Num momento tão difícil na vida do nosso povo, esse reforço a todos os níveis, é vital para conduzir a luta que se impõe em todas as frentes.

Nesta Assembleia esteve bem presente essa importância e necessidade de melhorar a nossa organização e reforçar a nossa capacidade de intervenção.

A importância e necessidade de avançar mais no plano da responsabilização e assunção de responsabilidades por mais quadros, mas igualmente no recrutamento de novos militantes.

A importância e necessidade de dar mais força e atenção à dinamização das organizações de base, à ligação aos trabalhadores e ao povo, aos seus problemas e aspirações.

A importância de ter um Partido mais activo e mais forte, preparado para as grandes tarefas que se lhe colocam e que, sabe a organização partidária, é a chave para o reforço da nossa intervenção e da nossa influência social e política.

Somos um Partido independente, com a sua natureza de classe, o partido da classe operária e de todos os trabalhadores. Um partido portador de um projecto de futuro. Um partido portador das soluções alternativas para o País.

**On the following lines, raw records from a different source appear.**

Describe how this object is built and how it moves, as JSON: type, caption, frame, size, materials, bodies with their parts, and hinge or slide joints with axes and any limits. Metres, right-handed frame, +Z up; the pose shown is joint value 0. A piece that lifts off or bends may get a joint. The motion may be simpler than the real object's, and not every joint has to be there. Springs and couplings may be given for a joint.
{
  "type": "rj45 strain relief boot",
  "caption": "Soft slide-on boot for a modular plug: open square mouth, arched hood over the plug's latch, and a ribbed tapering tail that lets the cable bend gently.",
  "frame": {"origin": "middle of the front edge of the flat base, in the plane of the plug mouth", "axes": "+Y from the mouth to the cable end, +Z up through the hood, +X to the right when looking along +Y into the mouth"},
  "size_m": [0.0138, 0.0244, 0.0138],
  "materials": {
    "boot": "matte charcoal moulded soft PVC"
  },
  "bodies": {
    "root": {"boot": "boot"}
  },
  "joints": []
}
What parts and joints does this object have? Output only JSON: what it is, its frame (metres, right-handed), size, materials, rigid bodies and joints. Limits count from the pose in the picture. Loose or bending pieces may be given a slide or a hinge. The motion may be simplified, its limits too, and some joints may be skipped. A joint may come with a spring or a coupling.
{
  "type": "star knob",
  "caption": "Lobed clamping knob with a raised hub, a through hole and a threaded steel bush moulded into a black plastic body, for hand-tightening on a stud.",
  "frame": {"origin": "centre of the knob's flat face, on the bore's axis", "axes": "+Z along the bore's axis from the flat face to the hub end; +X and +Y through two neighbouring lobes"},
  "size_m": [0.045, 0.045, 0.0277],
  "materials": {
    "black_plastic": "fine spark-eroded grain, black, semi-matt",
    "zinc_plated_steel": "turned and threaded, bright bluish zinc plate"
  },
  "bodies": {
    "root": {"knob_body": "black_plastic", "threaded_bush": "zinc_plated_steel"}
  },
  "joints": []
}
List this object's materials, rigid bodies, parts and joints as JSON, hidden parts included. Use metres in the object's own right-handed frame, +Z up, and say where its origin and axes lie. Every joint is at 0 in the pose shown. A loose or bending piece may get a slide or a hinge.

Sabemos das dificuldades e das exigências que se colocam ao nosso Partido e a cada um de nós!

Mas nós temos confiança. Confiança neste Partido Comunista Português, no seu colectivo militante e nas nossas próprias forças e nas possibilidades e potencialidades que se podem abrir com a luta dos trabalhadores e do nosso povo.

Confiança num Partido que não desiste de cumprir o seu papel para com os trabalhadores o povo e o País.